The NuPres doctors would have heard her say it, of course. But they didn't come until it was too late. When Larissa collapsed, her head hit the arm of the sofa and knocked the remote control onto the floor. The plastic panel broke off and two AA batteries rolled out in opposite directions. Dr. Brown had two interns carry Larissa out of the room, and that was the last anyone heard of her. The next day, the final day of the study, Carolyn and the others walked up to the television to turn it on and off manually; nobody bothered to look for those lost batteries.

None of the other test subjects experienced any severe heart palpitations.

They confiscated Carolyn's film at the end of the week and developed it in the NuPres lab, but they wouldn't let her see the pictures. Dr. Brown told her that it was a breach of privacy for the project, as well as for the other test subjects. That if she'd read her waiver carefully, it would have been clear: no media was allowed to know about the project.

But why did you wait until this morning to take it away from me? Carolyn asked. You must have known I was shooting film all week.

Dr. Brown wore large glasses with bright red frames that were out of fashion. The white lab coat was also too big for her. She rolled her cuffs several times to keep the sleeves from flopping over her hands. I'm sorry, she said. But we wanted to see how you would react to the stimuli. As a photographer.

I think I took a few good ones, said Carolyn.

They're out of focus, said Dr. Brown.

Carolyn received her cheque on Saturday afternoon and took the public transit back to her apartment. She deposited the cheque, paid her landlord, found a job at the campus bookstore, and finished her degree. Some of her landscape shots were published alongside an article about RRSP contributions in a local magazine, which made her think of pursuing a career in photojournalism. Eventually, after a few months of unpaid work and rejection letters, Carolyn applied for a year of teacher's college instead. She accepted a job in Toronto teaching grade ones. She joined a volleyball team and played on Wednesday evenings, to keep active. This is where she met Bruno.
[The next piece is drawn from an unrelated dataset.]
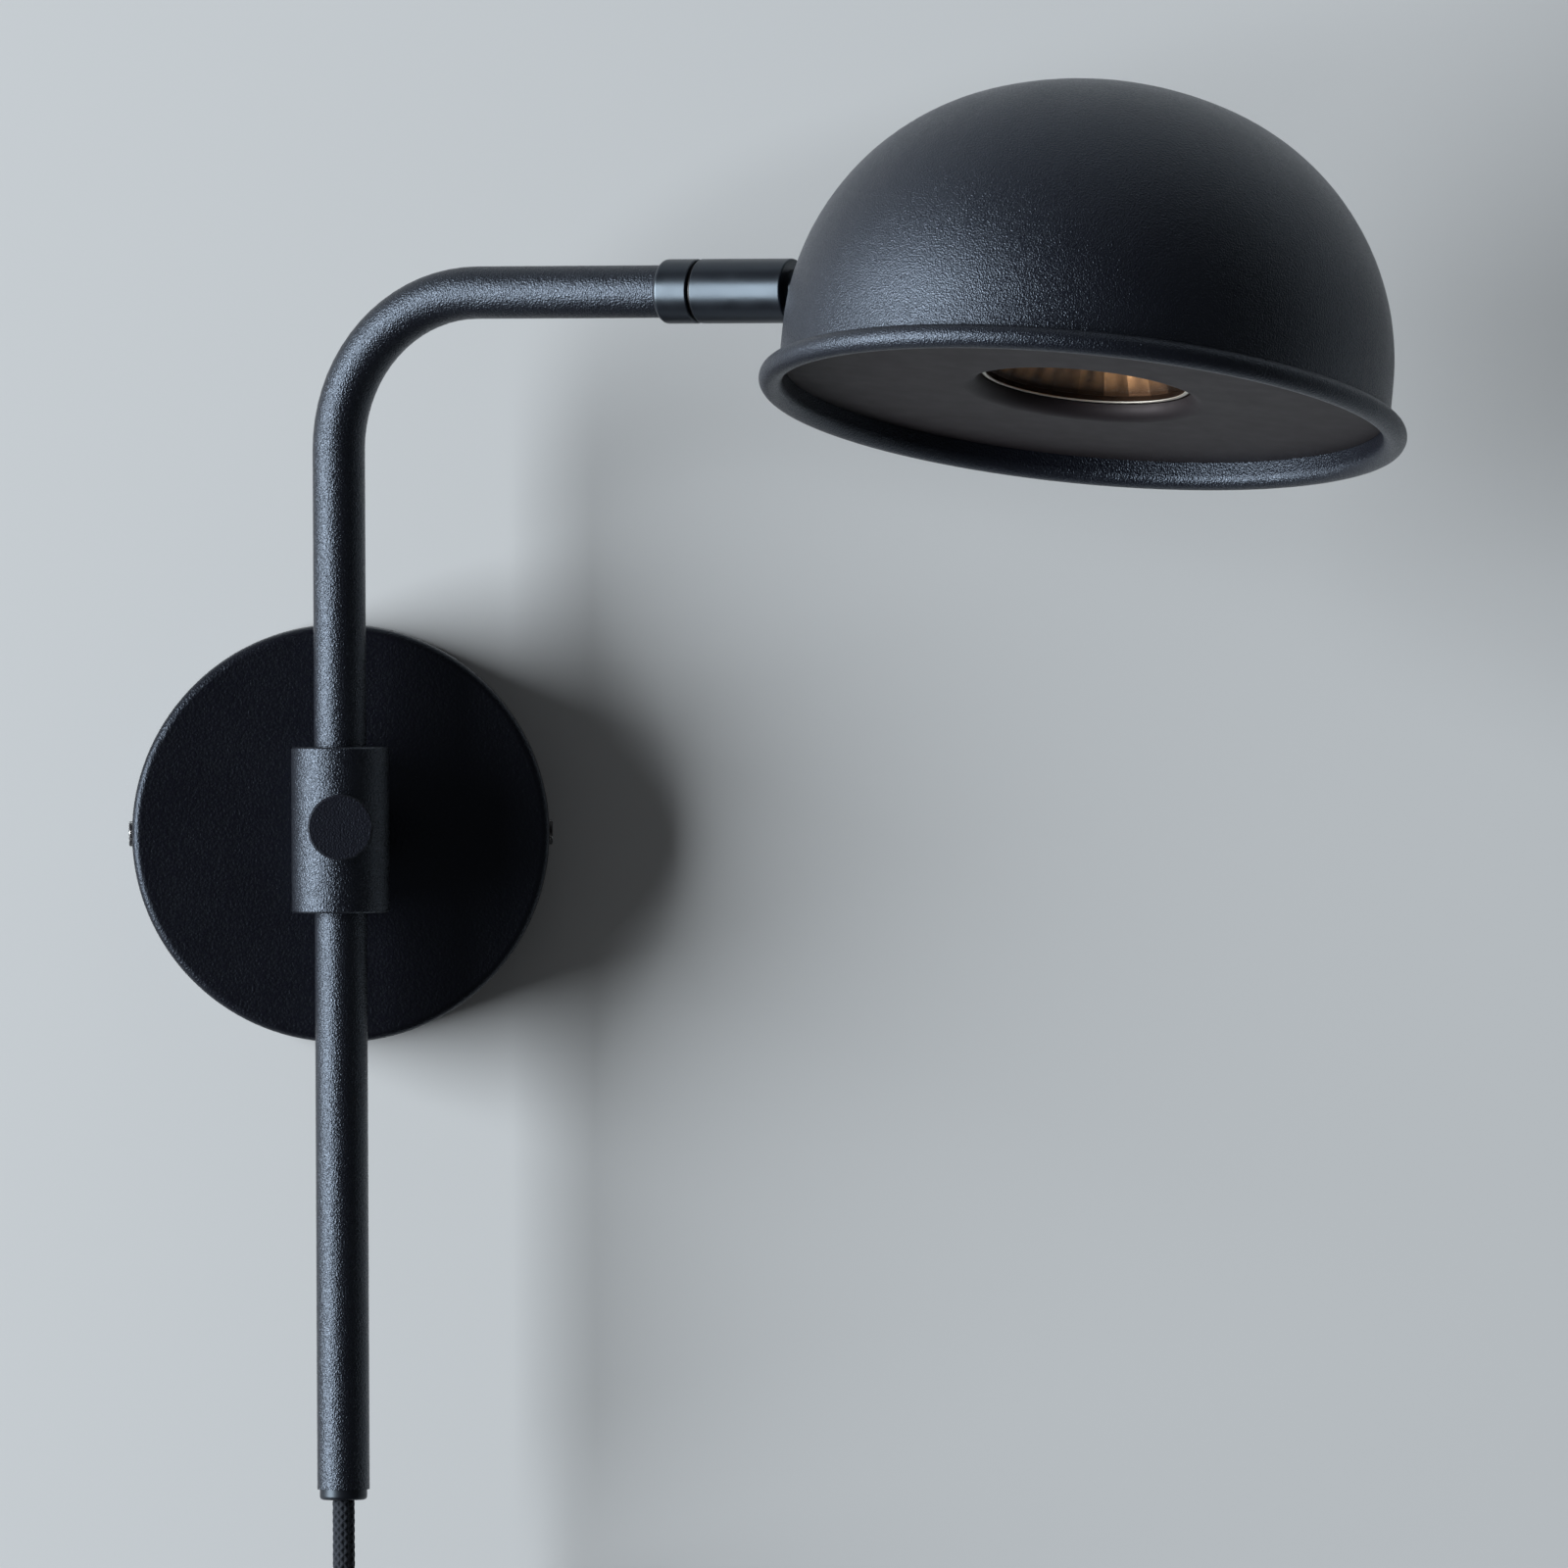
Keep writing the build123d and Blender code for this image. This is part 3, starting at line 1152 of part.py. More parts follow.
with BuildPart() as cord_coil:
    with BuildLine() as coil_path:
        Line((0, -stand_off, switch_bottom + lead_inside), (0, -stand_off, bend_start))
        ThreePointArc(
            (0, -stand_off, bend_start),
            (coil_bend_radius * (1 - math.cos(turn_in / 2)), -stand_off,
             bend_start - coil_bend_radius * math.sin(turn_in / 2)),
            (merge_x, -stand_off, merge_z))
        entry_x = coil_x - coil_pitch / 4
        ThreePointArc(
            (merge_x, -stand_off, merge_z),
            (entry_x + entry_radius * math.cos(turn_in / 2), -stand_off,
             coil_z + entry_radius * math.sin(turn_in / 2)),
            coil_point(coil_outer_radius, 0))
        for turn in range(coil_turns):
            right = coil_outer_radius - turn * coil_pitch
            left = right - coil_pitch / 2
            half_turn(coil_point(right, 0), coil_point(-left, 0), below=True)
            half_turn(coil_point(-left, 0), coil_point(right - coil_pitch, 0), below=False)
        half_turn(coil_point(inner_right, 0), coil_point(-inner_left, 1), below=True)
        half_turn(coil_point(-inner_left, 1), coil_point(back_right, 1), below=False)
        for turn in range(coil_turns):
            right = back_right + turn * coil_pitch
            left = right + coil_pitch / 2
            half_turn(coil_point(right, 1), coil_point(-left, 1), below=True)
            half_turn(coil_point(-left, 1), coil_point(right + coil_pitch, 1), below=False)
        tail_foot = coil_point(end_right, 1) - Vector(0, 0, coil_tail + plug_relief)
        Line(coil_point(end_right, 1), tail_foot)
    with BuildSketch(Plane(origin=(0, -stand_off, switch_bottom + lead_inside))):
        Circle(cord_diameter / 2)
    sweep(path=coil_path.wires()[0])
save(cord_coil.part, "cord_coil")

# strap round the bundle of turns, at the coil's left side
tie_room = 0.4
bundle_outer = end_right - coil_pitch / 2
tie_outer = max(bundle_outer, coil_outer_radius - coil_pitch / 2) + cord_diameter / 2 + tie_room
tie_inner = inner_left - cord_diameter / 2 - 1.5 * tie_room
tie_across = tie_outer - tie_inner
tie_deep = coil_pitch + cord_diameter + 2 * tie_room
tie_corner = cord_diameter / 2
with BuildPart() as coil_tie:
    with BuildSketch(Plane(origin=(coil_x - (tie_outer + tie_inner) / 2, -stand_off + coil_pitch / 2,
                                   coil_z - tie_width / 2))):
        RectangleRounded(tie_across + 2 * tie_thickness, tie_deep + 2 * tie_thickness,
                         tie_corner + tie_thickness)
        RectangleRounded(tie_across, tie_deep, tie_corner, mode=Mode.SUBTRACT)
    extrude(amount=tie_width)
save(coil_tie.part, "coil_tie")


def plug_plane(distance):
    """Plane square to the plug, facing its pins, at a distance past the strain relief."""
    return Plane(origin=(tail_foot.X, tail_foot.Y, tail_foot.Z - distance), x_dir=(0, 1, 0),
                 z_dir=(0, 0, -1))


with BuildPart() as plug_body:
    with BuildSketch(plug_plane(0)):
        RectangleRounded(plug_neck_width, plug_neck_thickness, 4.0)
    with BuildSketch(plug_plane(plug_shoulder)):
        RectangleRounded(plug_width, plug_thickness, 5.0)
    loft()
    with BuildSketch(plug_plane(plug_shoulder)):
        RectangleRounded(plug_width, plug_thickness, 5.0)
    extrude(amount=plug_length - plug_shoulder)
    fillet(plug_body.faces().sort_by(Axis.Z)[0].edges(), radius=0.8)
    with BuildSketch(plug_plane(plug_length)):
        with Locations((-plug_pin_spacing / 2, 0), (plug_pin_spacing / 2, 0)):
            Circle(plug_pin_diameter / 2 + seat)
    extrude(amount=-8.0, mode=Mode.SUBTRACT)
save(plug_body.part, "plug_body")

with BuildPart() as plug_strain_relief:
    with BuildSketch(plug_plane(0)):
        Circle(plug_relief_radius)
    with BuildSketch(plug_plane(-plug_relief)):
        Circle(relief_tip_radius)
    loft()
    for groove in range(relief_grooves):
        height = plug_relief * (groove + 1) / (relief_grooves + 1.5)
        local_radius = plug_relief_radius - (plug_relief_radius - relief_tip_radius) * height / plug_relief
        with BuildSketch(plug_plane(-height)):
            Circle(plug_relief_radius)
            Circle(local_radius - 0.4, mode=Mode.SUBTRACT)
        extrude(amount=-1.2, mode=Mode.SUBTRACT)
    with BuildSketch(plug_plane(0)):
        Circle(lead_bore)
    extrude(amount=-plug_relief, mode=Mode.SUBTRACT)
save(plug_strain_relief.part, "plug_strain_relief")

with BuildPart() as plug_pins:
    with BuildSketch(plug_plane(plug_length - 8.0)):
        with Locations((-plug_pin_spacing / 2, 0), (plug_pin_spacing / 2, 0)):
            Circle(plug_pin_diameter / 2)
    extrude(amount=8.0 + plug_pin_length)
    chamfer(plug_pins.faces().sort_by(Axis.Z)[0:2].edges(), length=0.6)
save(plug_pins.part, "plug_pins")

# ---------------------------------------------------------------- what the cords measure
coil_wire = coil_path.wires()[0]
coil_steps = int(coil_wire.length)
coil_points = [coil_wire.position_at(step / coil_steps) for step in range(coil_steps + 1)]
own_run = int(3 * cord_diameter)
nearest = min(
    (coil_points[first] - coil_points[second]).length
    for first in range(coil_steps + 1)
    for second in range(first + own_run, coil_steps + 1))
section = math.pi * (cord_diameter / 2) ** 2
print("arm lead bend radius", bend_radius, "head lead radii", [round(radius, 1) for radius in head_radii])
print("coil: least radius", round((inner_right + inner_left) / 2, 2), "least gap to itself",
      round(nearest - cord_diameter, 2))
print("coil: length", round(coil_wire.length, 1), "volume", round(cord_coil.part.volume, 1),
      "section times length", round(section * coil_wire.length, 1))
print("free cord from the end cap to the plug",
      round(cap_bottom - switch_bottom - lead_inside + coil_wire.length, 1))
print("lowest point", round(tail_foot.Z - plug_length - plug_pin_length, 1))
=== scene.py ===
# %% [markdown]
# # A plug-in wall lamp, dressed
#
# The lamp's rigid pieces arrive at their real size and place, as a packed frame. This script gives
# them their finishes, lays the textile cord along its route, lights them and sets the camera. All
# lengths are in metres: X runs right along the wall, Y into the wall and Z up.

# %% Load the lamp
import math

import bpy
import numpy as np
from mathutils import Matrix, Vector


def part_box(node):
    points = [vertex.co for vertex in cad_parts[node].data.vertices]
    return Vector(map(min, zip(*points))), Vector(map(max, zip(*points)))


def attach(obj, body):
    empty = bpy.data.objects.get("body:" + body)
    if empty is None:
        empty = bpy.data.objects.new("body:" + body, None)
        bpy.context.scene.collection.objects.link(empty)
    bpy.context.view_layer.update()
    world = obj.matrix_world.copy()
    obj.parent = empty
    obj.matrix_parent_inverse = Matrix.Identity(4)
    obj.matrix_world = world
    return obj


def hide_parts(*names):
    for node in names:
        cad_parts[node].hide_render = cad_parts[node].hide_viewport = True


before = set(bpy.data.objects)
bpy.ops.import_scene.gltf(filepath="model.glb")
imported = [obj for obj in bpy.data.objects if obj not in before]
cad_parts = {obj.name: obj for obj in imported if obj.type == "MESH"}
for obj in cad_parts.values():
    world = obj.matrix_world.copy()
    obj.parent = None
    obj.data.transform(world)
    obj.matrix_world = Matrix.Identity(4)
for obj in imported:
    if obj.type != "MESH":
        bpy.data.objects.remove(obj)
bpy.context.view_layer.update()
MM = 0.001
print("pieces in the frame:", len(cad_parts))

# %% [markdown]
# ## The camera
#
# The photograph was taken from far away with a long lens, so the arm that swings out from the wall
# hardly grows towards its end. A camera seven metres off, a little above the canopy and tipped down
# by less than a degree, gives that view. The lens follows from the focal length in picture widths.

# %% Turn the camera
camera_place = Vector((24.27, -7000.0, 107.86)) * MM
turned_right, tipped_up, rolled = (math.radians(angle) for angle in (0.664, -0.793, -0.253))

ahead = Vector((math.sin(turned_right) * math.cos(tipped_up),
                math.cos(turned_right) * math.cos(tipped_up), math.sin(tipped_up)))
flat_right = Vector((math.cos(turned_right), -math.sin(turned_right), 0.0))
flat_up = flat_right.cross(ahead)
right = flat_right * math.cos(rolled) + flat_up * math.sin(rolled)
up = flat_up * math.cos(rolled) - flat_right * math.sin(rolled)
print("the camera looks along:", [round(part, 4) for part in ahead])

# %% Make the camera
picture_width = 1600
focal_in_pixels = 30029.5
sensor_width = 36.0
camera_data = bpy.data.cameras.new("photo_camera")
camera_data.sensor_width = sensor_width
camera_data.lens = sensor_width * focal_in_pixels / picture_width
camera = bpy.data.objects.new("photo_camera", camera_data)
turn = Matrix((right, up, -ahead)).transposed()
camera.matrix_world = Matrix.Translation(camera_place) @ turn.to_4x4()
bpy.context.scene.collection.objects.link(camera)
bpy.context.scene.camera = camera
bpy.context.scene.view_settings.view_transform = "Standard"
print("lens, mm:", round(camera_data.lens, 1))

# %% [markdown]
# ## The cord's route
#
# A textile cord leaves the tube's end cap and hangs straight down, because it carries the inline
# switch. Below the switch the rest is put away in a round coil: it winds inwards in one layer,
# climbs to the next in the half turn where it reverses, and winds out again to the plug. The route
# is a list of control points in millimetres, and each half turn of the coil takes ten of them.

# %% List the cord's measures
cord_diameter = 5.3
cord_depth = -41.0
cord_exit = (0.0, cord_depth, -157.3)
below_switch, lead_end = -242.0, -270.5
coil_x, coil_z = -4.182, -315.268
outer_radius, pitch, turns = 39.2, 5.8, 3
points_per_half_turn = 10
step_angle = math.pi / points_per_half_turn
widening = 1 / math.cos(step_angle / 2)
entry_angle, entry_points = math.radians(48), 3
plug_drops = (6.5, 30.0)
print("a turn's points lie outside it by, mm:", round(outer_radius * (widening - 1), 2))


# %% Place points on a turn
def turn_points(start, end, first_angle, last_angle, count, layers=(0, 0)):
    """Points on part of a turn that crosses the coil's level line at start and at end, both
    distances from its centre: the turn's own centre is halfway and its radius half the gap, a
    little widened because the spline passes inside its points. The depth goes from one layer to
    the other as the cosine of the angle does."""
    angle = np.linspace(first_angle, last_angle, count)
    centre, radius = (start + end) / 2, (start - end) / 2 * widening
    layer = layers[0] + (layers[1] - layers[0]) * (1 - np.cos(angle)) / 2
    return np.stack([coil_x + centre + radius * np.cos(angle), cord_depth + pitch * layer,
                     coil_z + abs(radius) * np.sin(angle)], axis=1)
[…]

Every so often, Carolyn tried to find NuPres on the Internet. She was unsuccessful. She found out that Pike was living in Vancouver, running a queer-positive film production company. Mark S.—the S was for Stratton— owned and operated a fishing lodge in northern Ontario. But Larissa Levinson seemed to have disappeared.

A slice of warm chocolate cake with a wet, slick pudding centre is served in a wide dish dusted with icing sugar. A sliver of a strawberry and two blueberries roll beside it. Their dessert forks are small and highly polished. When it is set in front of him, Bruno eyes the chocolate with longing. The candlelight makes his eyes look shiny and liquefied, and Carolyn wonders briefly if the cake has made him cry. Then Bruno pinches a blueberry from the side of the dish with his fingers and puts it in his mouth. He closes his eyes and chews at length, appreciating it.